In HQ 952413, dated February 17, 1993, we had concluded that similar rubbing templates, were similar in character to the stencils in a “Stencils and Pencils” set that had been classified as a toy as opposed to a drawing instrument, in HQ 950926, dated March 31, 1992. HQ 966197, dated July 21, 2003, revoked HQ 950926, concluding that the subject set was not designed for amusement, but had the essential character of the stencil, a drawing instrument, classified in heading 9017, HTSUS.

With respect to the rubbing templates, we do not find they are classified in heading 9017, HTSUS. The ENs to heading 9017, include among drawing instruments 1) pantographs and eidographs, 2) drafting machines, 3) drawing compasses, dividers, reduction compasses, spring bows, mathematical drawing pens, dotting wheels, etc., 4) set squares, adjustable squares, T squares, drawing curves, rulers, 5) protractors, and 6) stencils. In HQ 952413, supra, we stated that templates and stencils have similar definitions, however in that case found that the subject rubbing templates did not “precisely” fit the definition of a template. In HQ 952413, a “template” was defined as “a pattern, mold, or the like, usually consisting of a thin plate of wood or metal, serving as a gauge or guide in mechanical work.” We find that the rubbing templates at issue do not fit the definition of the type of template that is similar to a stencil, and are not described in heading 9017, HTSUS.

We find that the rubbing templates within the “Fashion Maker” are classified in heading 3926, HTSUS, specifically in subheading 3926.90.98, HTSUS, as “[o]ther articles of plastics and articles of other materials of headings 3901 to 3914: Other: Other.”

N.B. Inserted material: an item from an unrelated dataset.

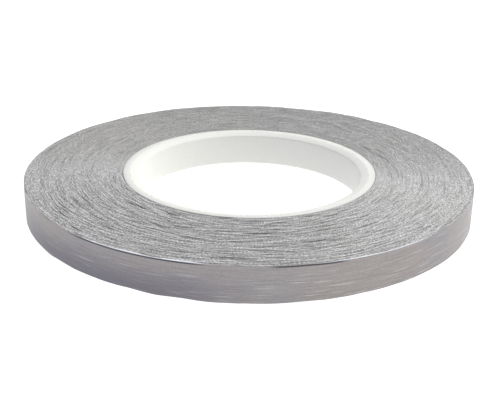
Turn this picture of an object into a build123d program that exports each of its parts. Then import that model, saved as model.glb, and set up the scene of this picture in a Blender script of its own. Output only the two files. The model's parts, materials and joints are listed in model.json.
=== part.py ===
# A roll of adhesive-backed foil tape for stained glass work. Millimetres.
# The tape is three bonded layers: a release liner, an adhesive film and a metal foil.
# It is wound on a moulded core, liner inwards and foil outwards. The outer turns are modelled
# layer by layer. The turns beneath them are pressed together, and are one ring.
# Z is the axis of the roll, and z = 0 is the surface that the roll lies on.

from build123d import *
import math
import os

# The tape: a quarter of an inch wide, with foil 1.5 thousandths of an inch thick
TAPE_WIDTH = 6.35
FOIL_THICKNESS = 0.0381
ADHESIVE_THICKNESS = 0.0254
LINER_THICKNESS = 0.048
TURNS = 160
LAYERED_TURNS = 2

# The core: a ring a little wider than the tape, with both rims of its bore dished
CORE_RADIUS = 23.8
BORE_RADIUS = 20.95
CORE_WIDTH = 6.95
DISH_WIDTH = 1.5
DISH_DEPTH = 0.5

# The free end of the tape: its direction from the axis and its length up to where it bends
END_DIRECTION = 140
TAIL_LENGTH = 18

# The tack that holds the first turn to the core: its arc, ending at the start of the tape
TACK_ANGLE = 50

# What follows from them
PITCH = LINER_THICKNESS + ADHESIVE_THICKNESS + FOIL_THICKNESS
PRESSED_TURNS = TURNS - LAYERED_TURNS
LAST_TURN_RADIUS = CORE_RADIUS + (TURNS - 1) * PITCH
ROLL_RADIUS = CORE_RADIUS + TURNS * PITCH
TAPE_LENGTH = math.pi * (ROLL_RADIUS**2 - CORE_RADIUS**2) / PITCH
TAIL_ANGLE = math.degrees(TAIL_LENGTH / ROLL_RADIUS)
LAST_ARC_RADIUS = LAST_TURN_RADIUS + PITCH / 2

# Each layer is an inner and an outer surface, as heights above the turn beneath
LINER = (0, LINER_THICKNESS)
ADHESIVE = (LINER_THICKNESS, LINER_THICKNESS + ADHESIVE_THICKNESS)
FOIL = (LINER_THICKNESS + ADHESIVE_THICKNESS, PITCH)

# The tape lies flush with the top of the core, and starts and ends in the end's direction
end_vector = Vector(1, 0, 0).rotate(Axis.Z, END_DIRECTION)
TAPE_PLANE = Plane((0, 0, CORE_WIDTH - TAPE_WIDTH), x_dir=end_vector, z_dir=(0, 0, 1))

# A turn is two half circles. The second is half a pitch larger, about a centre half a pitch
# away, so the turns run into each other smoothly and each one climbs by a whole pitch.
FIRST_CENTRE = (0, 0)
SECOND_CENTRE = (PITCH / 2, 0)

# The tail bends about a line on its foil's outer surface, parallel to the axis of the roll
bend_radius = LAST_ARC_RADIUS + PITCH
bend_x = SECOND_CENTRE[0] + bend_radius * math.cos(math.radians(-TAIL_ANGLE))
bend_y = bend_radius * math.sin(math.radians(-TAIL_ANGLE))
bend = TAPE_PLANE.from_local_coords(Vector(bend_x, bend_y, TAPE_WIDTH / 2))


def half_circles(turn):
    """The surface beneath a turn, as two arcs of (centre, radius, start angle, sweep)."""
    radius = CORE_RADIUS + turn * PITCH
    return [(FIRST_CENTRE, radius, 0, 180), (SECOND_CENTRE, radius + PITCH / 2, 180, 180)]


def turn_arcs():
    """The arcs of the layered turns, without the tail."""
    arcs = []
    for turn in range(PRESSED_TURNS, TURNS):
        arcs += half_circles(turn)
    arcs[-1] = (SECOND_CENTRE, LAST_ARC_RADIUS, 180, 180 - TAIL_ANGLE)
    return arcs


def outline_beneath(turn):
    """Draw the surface beneath a turn, closed by the step of one pitch at the turn's start."""
    first, second = [CenterArc(*arc) for arc in half_circles(turn)]
    Line(second @ 1, first @ 0)


def stretch_of_layer(centre, radius, start_angle, sweep, inner, outer):
    """One layer of the tape along one arc."""
    with BuildPart() as stretch:
        with BuildSketch(TAPE_PLANE):
            with BuildLine():
                inside = CenterArc(centre, radius + inner, start_angle, sweep)
                outside = CenterArc(centre, radius + outer, start_angle, sweep)
                Line(inside @ 0, outside @ 0)
                Line(inside @ 1, outside @ 1)
            make_face()
        extrude(amount=TAPE_WIDTH)
    return stretch


def wound_layer(inner, outer):
    """One layer of the tape, from the pressed turns to where the tail bends, as one solid.

    Its skin is that of its stretches, without the end faces where one runs into the next.
    """
    skin = []
    open_ends = []
    for arc in turn_arcs():
        faces = stretch_of_layer(*arc, inner, outer).faces()
        skin += faces.filter_by(GeomType.CYLINDER)
        skin += faces.filter_by(Axis.Z)
        flat_sides = faces.filter_by(GeomType.PLANE).filter_by(Axis.Z, reverse=True)
        open_ends.append(flat_sides)
    start_radius = CORE_RADIUS + PRESSED_TURNS * PITCH
    layer_start = TAPE_PLANE.from_local_coords(Vector(start_radius, 0, 0))
    skin.append(open_ends[0].sort_by_distance(layer_start)[0])
    skin.append(open_ends[-1].sort_by_distance(bend)[0])
    with BuildPart() as layer:
        add(Solid(Shell(skin)), clean=False)
    return layer


def finish(piece, name):
    """Name a piece and write it."""
    piece.part.label = name
    export_step(piece.part, f"parts/{name}.step")


os.makedirs("parts", exist_ok=True)

# Core: half of its section, turned about the axis
with BuildPart() as core:
    with BuildSketch(Plane.XZ):
        with BuildLine():
            Polyline(
                (BORE_RADIUS, DISH_DEPTH),
                (BORE_RADIUS + DISH_WIDTH, 0),
                (CORE_RADIUS, 0),
                (CORE_RADIUS, CORE_WIDTH),
                (BORE_RADIUS + DISH_WIDTH, CORE_WIDTH),
                (BORE_RADIUS, CORE_WIDTH - DISH_DEPTH),
                close=True,
            )
        make_face()
    revolve(axis=Axis.Z)
finish(core, "core")

# Start tack: fills the thin wedge between the core and the first turn, beside the tape's start
with BuildPart() as start_tack:
    with BuildSketch(TAPE_PLANE):
        with BuildLine():
            on_core = CenterArc(FIRST_CENTRE, CORE_RADIUS, -TACK_ANGLE, TACK_ANGLE)
            on_liner = CenterArc(SECOND_CENTRE, CORE_RADIUS + PITCH / 2, -TACK_ANGLE, TACK_ANGLE)
            Line(on_core @ 0, on_liner @ 0)
            Line(on_core @ 1, on_liner @ 1)
        make_face()
    extrude(amount=TAPE_WIDTH)
finish(start_tack, "start_tack")

# The pressed turns: a ring from the core to the first layered turn
with BuildPart() as inner_turns:
    with BuildSketch(TAPE_PLANE):
        with BuildLine():
            outline_beneath(PRESSED_TURNS)
        make_face()
        with BuildLine():
            outline_beneath(0)
        make_face(mode=Mode.SUBTRACT)
    extrude(amount=TAPE_WIDTH)
finish(inner_turns, "inner_turns")

# The three layers of the tape in the outer turns
finish(wound_layer(*LINER), "release_liner")
finish(wound_layer(*ADHESIVE), "adhesive_film")
finish(wound_layer(*FOIL), "foil_strip")

# The same three layers in the tail, which lies on the roll until it is peeled off
for layer_name, (inner, outer) in (("liner", LINER), ("adhesive", ADHESIVE), ("foil", FOIL)):
    tail = stretch_of_layer(SECOND_CENTRE, LAST_ARC_RADIUS, -TAIL_ANGLE, TAIL_ANGLE, inner, outer)
    finish(tail, f"{layer_name}_tail")

print(f"roll radius {ROLL_RADIUS:.3f}, pitch {PITCH:.4f}, tape length {TAPE_LENGTH / 1000:.2f} m")
print(f"tail angle {TAIL_ANGLE:.3f}, bend at {bend.X:.5f}, {bend.Y:.5f}, {bend.Z:.5f}")
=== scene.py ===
# %% [markdown]
# # A roll of tinned foil tape on a plastic core
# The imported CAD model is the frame: its core, its pressed and layered turns and its peeling tail
# give every size and place here. In the CAD the inner turns are one ring and the outer ones are
# perfectly even. A real roll is neither, so here each layer is wound again from the core outwards,
# with the unevenness, burrs and creases that slitting and winding leave. The top could be a flat
# ring with painted circles, but only real strips catch the light on their uneven edges.

# %% Load the frame
import bpy
import json
import math
import numpy as np
from mathutils import Euler, Matrix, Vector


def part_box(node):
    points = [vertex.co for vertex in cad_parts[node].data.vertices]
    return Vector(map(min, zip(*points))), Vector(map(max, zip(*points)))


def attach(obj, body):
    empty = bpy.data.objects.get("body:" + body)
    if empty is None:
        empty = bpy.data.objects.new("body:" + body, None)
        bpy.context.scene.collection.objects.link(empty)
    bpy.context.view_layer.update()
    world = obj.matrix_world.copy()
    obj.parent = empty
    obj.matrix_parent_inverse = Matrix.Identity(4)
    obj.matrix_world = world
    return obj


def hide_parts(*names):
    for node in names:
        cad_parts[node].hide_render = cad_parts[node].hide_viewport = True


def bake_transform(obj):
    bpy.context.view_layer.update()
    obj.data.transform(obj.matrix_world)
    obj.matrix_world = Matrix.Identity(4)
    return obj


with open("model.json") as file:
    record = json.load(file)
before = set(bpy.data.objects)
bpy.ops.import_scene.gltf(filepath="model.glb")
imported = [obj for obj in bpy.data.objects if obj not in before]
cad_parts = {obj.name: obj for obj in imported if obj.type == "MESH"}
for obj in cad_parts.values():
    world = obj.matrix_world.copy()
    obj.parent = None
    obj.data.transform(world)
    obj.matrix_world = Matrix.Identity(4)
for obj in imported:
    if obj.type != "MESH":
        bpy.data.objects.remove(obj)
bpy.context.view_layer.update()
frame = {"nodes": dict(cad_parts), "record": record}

# %% [markdown]
# ## Sizes
# Everything is in metres. The core and the tape's width are read from the frame, so they can't
# drift from the CAD. The thickness of each layer isn't a box in the frame, so it is given here,
# and the three together are the pitch: how much each turn adds to the radius.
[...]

No single heading covers the subject “Fashion Maker” which consists of several different articles, therefore classification must be accomplished by other than GRI 1. Goods that are, prima facie, classifiable under two or more headings, are classifiable in accordance with GRI 3. GRI 3(a) states in part that when two or more headings each refer to part only of the items in a set put up for retail sale, those headings are to be regarded as equally specific, even if one heading gives a more precise description of the goods.

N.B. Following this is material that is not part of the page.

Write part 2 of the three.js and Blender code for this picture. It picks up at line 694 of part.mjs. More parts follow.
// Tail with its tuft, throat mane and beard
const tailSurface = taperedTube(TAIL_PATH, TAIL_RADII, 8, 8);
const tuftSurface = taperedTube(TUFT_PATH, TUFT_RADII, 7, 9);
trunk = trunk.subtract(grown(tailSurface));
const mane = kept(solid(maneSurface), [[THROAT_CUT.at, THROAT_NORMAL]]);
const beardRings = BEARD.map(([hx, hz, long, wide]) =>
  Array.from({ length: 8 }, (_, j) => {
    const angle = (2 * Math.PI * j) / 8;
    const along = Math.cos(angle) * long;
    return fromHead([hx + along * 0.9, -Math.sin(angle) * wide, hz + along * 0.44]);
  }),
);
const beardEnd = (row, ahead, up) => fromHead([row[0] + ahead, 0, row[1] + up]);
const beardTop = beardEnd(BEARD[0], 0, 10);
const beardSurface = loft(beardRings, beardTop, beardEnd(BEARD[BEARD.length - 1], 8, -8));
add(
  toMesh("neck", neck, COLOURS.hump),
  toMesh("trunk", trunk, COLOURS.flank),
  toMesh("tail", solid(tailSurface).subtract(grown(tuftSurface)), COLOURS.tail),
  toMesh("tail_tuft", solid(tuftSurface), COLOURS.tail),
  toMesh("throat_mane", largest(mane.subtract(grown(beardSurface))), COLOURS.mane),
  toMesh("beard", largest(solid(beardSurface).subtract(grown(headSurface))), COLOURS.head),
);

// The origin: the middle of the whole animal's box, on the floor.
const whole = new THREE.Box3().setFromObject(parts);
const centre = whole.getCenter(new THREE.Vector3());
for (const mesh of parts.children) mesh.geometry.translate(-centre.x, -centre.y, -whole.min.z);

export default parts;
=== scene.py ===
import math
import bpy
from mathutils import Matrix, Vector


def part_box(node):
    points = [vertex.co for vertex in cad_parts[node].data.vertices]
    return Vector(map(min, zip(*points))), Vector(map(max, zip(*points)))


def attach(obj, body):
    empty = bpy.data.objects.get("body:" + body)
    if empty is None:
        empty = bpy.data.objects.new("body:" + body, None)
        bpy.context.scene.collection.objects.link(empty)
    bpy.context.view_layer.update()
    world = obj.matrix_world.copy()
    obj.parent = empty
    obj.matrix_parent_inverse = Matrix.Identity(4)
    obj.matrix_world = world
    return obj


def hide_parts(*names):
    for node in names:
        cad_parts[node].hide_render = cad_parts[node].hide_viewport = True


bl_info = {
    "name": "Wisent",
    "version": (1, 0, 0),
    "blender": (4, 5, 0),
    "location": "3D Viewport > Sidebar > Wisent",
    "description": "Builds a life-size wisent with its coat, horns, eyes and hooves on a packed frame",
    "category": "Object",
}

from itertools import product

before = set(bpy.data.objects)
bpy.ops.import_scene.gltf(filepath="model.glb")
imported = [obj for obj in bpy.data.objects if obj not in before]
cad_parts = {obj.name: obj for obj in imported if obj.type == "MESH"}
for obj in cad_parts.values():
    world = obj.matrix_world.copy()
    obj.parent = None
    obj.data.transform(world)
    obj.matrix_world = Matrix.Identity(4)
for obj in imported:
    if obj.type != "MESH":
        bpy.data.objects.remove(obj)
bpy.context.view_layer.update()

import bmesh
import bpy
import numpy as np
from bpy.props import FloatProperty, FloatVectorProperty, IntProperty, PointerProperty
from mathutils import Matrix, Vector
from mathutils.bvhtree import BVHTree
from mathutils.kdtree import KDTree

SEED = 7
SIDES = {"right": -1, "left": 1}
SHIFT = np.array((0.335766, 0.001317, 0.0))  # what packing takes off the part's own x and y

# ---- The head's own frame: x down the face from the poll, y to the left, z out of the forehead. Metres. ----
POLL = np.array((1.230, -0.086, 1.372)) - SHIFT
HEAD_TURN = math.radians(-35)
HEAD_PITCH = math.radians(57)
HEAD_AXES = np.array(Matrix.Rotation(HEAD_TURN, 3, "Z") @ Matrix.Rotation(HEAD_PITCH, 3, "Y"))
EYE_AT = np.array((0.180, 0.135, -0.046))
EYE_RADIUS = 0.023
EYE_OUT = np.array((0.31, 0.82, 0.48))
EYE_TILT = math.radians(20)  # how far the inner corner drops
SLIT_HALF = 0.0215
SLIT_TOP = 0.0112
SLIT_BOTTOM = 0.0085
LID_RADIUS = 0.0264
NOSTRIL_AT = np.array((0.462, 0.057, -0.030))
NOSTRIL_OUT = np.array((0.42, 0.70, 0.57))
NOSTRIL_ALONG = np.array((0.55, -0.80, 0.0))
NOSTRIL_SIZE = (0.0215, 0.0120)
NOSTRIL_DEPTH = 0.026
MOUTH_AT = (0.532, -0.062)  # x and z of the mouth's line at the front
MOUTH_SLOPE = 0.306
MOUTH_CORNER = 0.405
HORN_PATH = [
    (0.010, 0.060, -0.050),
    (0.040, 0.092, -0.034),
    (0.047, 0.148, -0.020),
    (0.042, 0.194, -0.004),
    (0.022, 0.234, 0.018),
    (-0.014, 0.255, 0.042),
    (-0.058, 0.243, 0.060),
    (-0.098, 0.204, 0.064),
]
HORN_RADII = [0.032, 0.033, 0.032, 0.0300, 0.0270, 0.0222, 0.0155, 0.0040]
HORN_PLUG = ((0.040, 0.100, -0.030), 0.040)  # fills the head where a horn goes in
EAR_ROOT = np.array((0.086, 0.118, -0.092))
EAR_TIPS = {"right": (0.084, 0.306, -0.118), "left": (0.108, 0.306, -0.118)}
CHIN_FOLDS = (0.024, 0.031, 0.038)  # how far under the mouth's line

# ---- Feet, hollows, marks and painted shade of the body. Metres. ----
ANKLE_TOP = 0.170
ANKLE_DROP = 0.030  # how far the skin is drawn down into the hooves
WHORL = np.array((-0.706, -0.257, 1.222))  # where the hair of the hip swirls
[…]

GRI 3(b) states, in relevant part, that goods put up in sets for retail sale shall be classified as if consisting of the material or component which gives them their essential character, insofar as this criterion is applicable. Explanatory Note (X) to GRI 3(b), on p. 5 (2002) states that for purposes of Rule 3(b) the term “goods put up in sets for retail sale” means goods which: (a) consist of at least two different articles which are, prima facie, classifiable in different headings; (b) consist of products or articles put up together to meet a particular need or carry out a specific activity; and, (c) are put up in a manner suitable for sale directly to users without repacking (e.g., in boxes or cases or on boards).

The subject merchandise consists of 12 plastic rubbing templates with 24 images, 14 colored pencils, 1 crayon with holder, a plastic frame, and paper, all packaged together in a box. The items are prima facie classifiable in more than two different headings. The items packaged together, consist of articles put up together to carry out the specific activity of creating images on paper. The articles are put up in a manner suitable for sale directly to users without repacking. Therefore the kit in question is within the term “goods put up in sets for retail sale.” GRI 3(b) states in part that goods put up in sets for retail sale, which cannot be classified by reference to 3(a), are to be classified as if they consisted of the component which gives them their essential character.

The factor or factors which determine essential character will vary with the goods. EN Rule 3(b)(VIII) lists as factors the nature of the material or component, their bulk, quantity, weight or value, and the role of a constituent material in relation to the use of the goods. In this case, we find that the rubbing templates, for purposes of GRI 3(b), impart the essential character of the set as they provide the designs to be drawn, the motif, and comprise the bulk of the set. See EN VIII, GRI 3(b); see also Better Home Plastics Corp. v. U.S., 916 F. Supp. 1265 (CIT 1996), aff’d 119 F. 3d 969 (Fed. Cir. 1997).

Because the rubbing templates impart the essential character of the “Fashion Maker” set, they control the classification of the set. The rubbing templates are articles made of plastics. Articles of plastics are classified in Chapter 39, HTSUS. As no specific heading in Chapter 39 describes these articles, the rubbing templates are classified in heading 3926, HTSUS, specifically in subheading 3926.90.98, HTSUS, as “[o]ther articles of plastics and articles of other materials of headings 3901 to 3914: Other: Other.” The plastic rubbing templates are consistent with the plastic articles listed in the EN 39.26(12), such as “beads, figures and letters.”


By application of GRI 3(b), the “Fashion Maker,” is classified in heading 3926, specifically subheading 3926.90.9880, HTSUSA, as “[o]ther articles of plastics and articles of other materials of headings 3901 to 3914: Other: Other,” with a column one, general duty rate of 5.3% ad valorem. Duty rates are provided for your convenience and are subject to change. The text of the most recent HTSUS and the accompanying duty rates are provided on the internet at www.usitc.gov/tata/hts/.


NY J88507, dated October 6, 2003, is hereby revoked.